Given data =

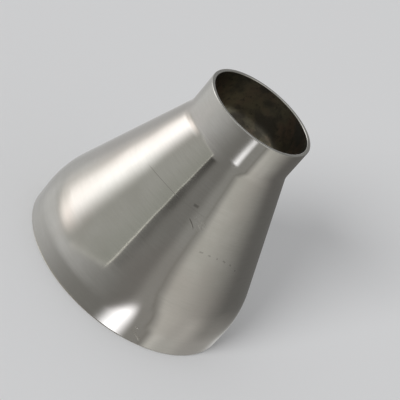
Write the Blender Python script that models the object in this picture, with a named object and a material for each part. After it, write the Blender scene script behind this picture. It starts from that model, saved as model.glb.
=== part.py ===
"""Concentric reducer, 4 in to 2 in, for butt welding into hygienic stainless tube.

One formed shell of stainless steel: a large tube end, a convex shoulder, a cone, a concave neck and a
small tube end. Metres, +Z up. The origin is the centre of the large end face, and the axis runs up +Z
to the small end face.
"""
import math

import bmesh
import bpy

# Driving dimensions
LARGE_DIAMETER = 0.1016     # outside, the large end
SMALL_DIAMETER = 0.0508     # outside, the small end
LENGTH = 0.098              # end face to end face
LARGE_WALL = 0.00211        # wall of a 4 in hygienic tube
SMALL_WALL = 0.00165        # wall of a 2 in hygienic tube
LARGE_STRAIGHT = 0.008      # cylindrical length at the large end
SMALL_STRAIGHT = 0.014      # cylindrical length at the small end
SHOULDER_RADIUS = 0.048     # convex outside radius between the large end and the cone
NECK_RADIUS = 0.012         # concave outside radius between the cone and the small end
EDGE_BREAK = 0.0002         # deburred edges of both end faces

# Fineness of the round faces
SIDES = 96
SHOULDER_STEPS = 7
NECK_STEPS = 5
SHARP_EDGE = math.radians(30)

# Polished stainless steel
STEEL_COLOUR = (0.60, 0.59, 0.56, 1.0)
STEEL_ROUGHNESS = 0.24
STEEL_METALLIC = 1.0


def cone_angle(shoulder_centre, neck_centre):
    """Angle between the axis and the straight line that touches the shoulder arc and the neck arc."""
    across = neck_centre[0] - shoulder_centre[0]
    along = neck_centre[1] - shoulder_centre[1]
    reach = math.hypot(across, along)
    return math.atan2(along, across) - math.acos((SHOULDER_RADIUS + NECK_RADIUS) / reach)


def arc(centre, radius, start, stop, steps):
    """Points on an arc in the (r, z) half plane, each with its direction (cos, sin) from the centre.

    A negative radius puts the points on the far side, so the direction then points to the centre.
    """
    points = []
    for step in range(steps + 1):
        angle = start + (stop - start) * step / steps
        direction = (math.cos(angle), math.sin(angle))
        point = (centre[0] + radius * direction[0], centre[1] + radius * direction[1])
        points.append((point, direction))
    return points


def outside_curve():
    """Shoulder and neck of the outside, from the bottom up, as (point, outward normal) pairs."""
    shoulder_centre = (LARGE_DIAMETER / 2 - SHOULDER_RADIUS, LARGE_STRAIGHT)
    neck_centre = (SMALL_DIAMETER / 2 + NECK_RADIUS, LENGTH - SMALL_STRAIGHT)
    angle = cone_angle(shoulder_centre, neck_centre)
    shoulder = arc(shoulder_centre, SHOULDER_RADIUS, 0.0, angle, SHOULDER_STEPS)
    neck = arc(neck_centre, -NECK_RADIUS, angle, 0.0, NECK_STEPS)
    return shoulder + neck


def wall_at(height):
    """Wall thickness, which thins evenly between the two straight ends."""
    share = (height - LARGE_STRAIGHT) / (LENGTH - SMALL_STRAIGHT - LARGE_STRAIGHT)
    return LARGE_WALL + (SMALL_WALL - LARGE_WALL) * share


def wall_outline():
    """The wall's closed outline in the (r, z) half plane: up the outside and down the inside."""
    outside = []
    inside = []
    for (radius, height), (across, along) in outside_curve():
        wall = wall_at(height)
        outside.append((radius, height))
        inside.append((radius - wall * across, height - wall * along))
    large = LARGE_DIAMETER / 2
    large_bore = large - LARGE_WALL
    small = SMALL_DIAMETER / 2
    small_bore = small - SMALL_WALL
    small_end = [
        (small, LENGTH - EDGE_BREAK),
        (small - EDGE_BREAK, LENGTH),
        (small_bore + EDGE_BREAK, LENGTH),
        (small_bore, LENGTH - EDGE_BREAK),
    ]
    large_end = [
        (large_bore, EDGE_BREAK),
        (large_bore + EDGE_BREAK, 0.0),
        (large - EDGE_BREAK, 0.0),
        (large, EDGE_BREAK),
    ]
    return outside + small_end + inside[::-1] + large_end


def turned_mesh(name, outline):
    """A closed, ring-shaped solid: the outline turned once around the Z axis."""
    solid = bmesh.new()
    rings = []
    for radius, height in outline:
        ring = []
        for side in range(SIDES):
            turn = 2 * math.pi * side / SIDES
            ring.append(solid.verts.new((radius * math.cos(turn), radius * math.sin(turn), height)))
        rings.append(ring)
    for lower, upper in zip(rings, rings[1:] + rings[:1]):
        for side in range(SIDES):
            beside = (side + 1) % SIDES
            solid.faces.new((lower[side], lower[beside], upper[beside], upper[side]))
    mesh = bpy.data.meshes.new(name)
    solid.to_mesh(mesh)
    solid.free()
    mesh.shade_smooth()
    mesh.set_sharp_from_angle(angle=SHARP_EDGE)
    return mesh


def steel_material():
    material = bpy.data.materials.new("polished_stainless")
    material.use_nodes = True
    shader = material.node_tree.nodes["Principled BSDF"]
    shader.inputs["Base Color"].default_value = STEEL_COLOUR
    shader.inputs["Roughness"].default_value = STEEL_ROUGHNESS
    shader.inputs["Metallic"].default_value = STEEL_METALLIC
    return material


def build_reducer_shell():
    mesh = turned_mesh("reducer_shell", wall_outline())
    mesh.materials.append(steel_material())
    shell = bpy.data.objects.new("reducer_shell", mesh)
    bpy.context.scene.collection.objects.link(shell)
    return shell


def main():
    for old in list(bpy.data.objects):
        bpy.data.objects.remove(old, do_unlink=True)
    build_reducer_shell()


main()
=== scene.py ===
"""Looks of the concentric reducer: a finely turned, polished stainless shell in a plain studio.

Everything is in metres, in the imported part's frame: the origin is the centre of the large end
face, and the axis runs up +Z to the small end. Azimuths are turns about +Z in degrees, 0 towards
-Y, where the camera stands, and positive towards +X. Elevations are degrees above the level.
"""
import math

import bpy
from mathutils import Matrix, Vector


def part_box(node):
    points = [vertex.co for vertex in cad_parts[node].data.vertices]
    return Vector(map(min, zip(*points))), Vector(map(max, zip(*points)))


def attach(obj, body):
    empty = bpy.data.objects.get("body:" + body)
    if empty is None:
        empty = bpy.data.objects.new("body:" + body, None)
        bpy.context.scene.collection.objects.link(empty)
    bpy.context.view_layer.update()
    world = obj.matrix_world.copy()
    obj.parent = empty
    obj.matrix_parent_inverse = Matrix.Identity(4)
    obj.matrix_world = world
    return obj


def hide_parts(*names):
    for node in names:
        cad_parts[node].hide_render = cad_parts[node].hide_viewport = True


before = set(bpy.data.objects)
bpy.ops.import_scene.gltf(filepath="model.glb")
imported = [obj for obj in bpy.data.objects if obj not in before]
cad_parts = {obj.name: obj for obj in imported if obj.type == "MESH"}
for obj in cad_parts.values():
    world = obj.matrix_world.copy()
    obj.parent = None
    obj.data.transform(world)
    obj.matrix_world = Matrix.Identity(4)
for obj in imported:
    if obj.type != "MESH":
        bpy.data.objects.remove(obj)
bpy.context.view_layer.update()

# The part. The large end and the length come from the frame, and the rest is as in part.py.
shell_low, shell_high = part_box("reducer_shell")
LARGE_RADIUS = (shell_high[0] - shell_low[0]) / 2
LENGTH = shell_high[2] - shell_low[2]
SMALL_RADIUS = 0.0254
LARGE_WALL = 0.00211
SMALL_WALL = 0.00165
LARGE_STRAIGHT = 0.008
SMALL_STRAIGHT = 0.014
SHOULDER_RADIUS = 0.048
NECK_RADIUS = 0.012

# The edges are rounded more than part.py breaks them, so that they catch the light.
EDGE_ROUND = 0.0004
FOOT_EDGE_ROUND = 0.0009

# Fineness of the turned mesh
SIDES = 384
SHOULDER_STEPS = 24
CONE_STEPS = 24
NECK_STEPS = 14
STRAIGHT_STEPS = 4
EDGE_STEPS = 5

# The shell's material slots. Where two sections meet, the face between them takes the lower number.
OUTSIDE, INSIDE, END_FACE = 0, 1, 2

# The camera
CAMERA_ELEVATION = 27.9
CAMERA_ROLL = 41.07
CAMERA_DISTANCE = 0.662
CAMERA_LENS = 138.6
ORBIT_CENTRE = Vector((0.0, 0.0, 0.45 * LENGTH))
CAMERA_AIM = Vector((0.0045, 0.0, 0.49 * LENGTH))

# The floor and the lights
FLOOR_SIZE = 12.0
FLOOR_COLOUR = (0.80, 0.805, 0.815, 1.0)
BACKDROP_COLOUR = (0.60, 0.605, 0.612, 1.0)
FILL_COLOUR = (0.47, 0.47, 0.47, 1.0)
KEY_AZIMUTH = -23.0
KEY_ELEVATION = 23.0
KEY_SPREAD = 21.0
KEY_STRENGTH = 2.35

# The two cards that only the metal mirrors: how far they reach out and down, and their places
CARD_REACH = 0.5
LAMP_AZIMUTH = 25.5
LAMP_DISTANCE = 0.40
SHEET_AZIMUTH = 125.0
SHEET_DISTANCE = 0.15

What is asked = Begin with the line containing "return mesh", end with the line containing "obj.parent = empty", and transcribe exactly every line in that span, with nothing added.

Written solution =
    return mesh


def steel_material():
    material = bpy.data.materials.new("polished_stainless")
    material.use_nodes = True
    shader = material.node_tree.nodes["Principled BSDF"]
    shader.inputs["Base Color"].default_value = STEEL_COLOUR
    shader.inputs["Roughness"].default_value = STEEL_ROUGHNESS
    shader.inputs["Metallic"].default_value = STEEL_METALLIC
    return material


def build_reducer_shell():
    mesh = turned_mesh("reducer_shell", wall_outline())
    mesh.materials.append(steel_material())
    shell = bpy.data.objects.new("reducer_shell", mesh)
    bpy.context.scene.collection.objects.link(shell)
    return shell


def main():
    for old in list(bpy.data.objects):
        bpy.data.objects.remove(old, do_unlink=True)
    build_reducer_shell()


main()
=== scene.py ===
"""Looks of the concentric reducer: a finely turned, polished stainless shell in a plain studio.

Everything is in metres, in the imported part's frame: the origin is the centre of the large end
face, and the axis runs up +Z to the small end. Azimuths are turns about +Z in degrees, 0 towards
-Y, where the camera stands, and positive towards +X. Elevations are degrees above the level.
"""
import math

import bpy
from mathutils import Matrix, Vector


def part_box(node):
    points = [vertex.co for vertex in cad_parts[node].data.vertices]
    return Vector(map(min, zip(*points))), Vector(map(max, zip(*points)))


def attach(obj, body):
    empty = bpy.data.objects.get("body:" + body)
    if empty is None:
        empty = bpy.data.objects.new("body:" + body, None)
        bpy.context.scene.collection.objects.link(empty)
    bpy.context.view_layer.update()
    world = obj.matrix_world.copy()
    obj.parent = empty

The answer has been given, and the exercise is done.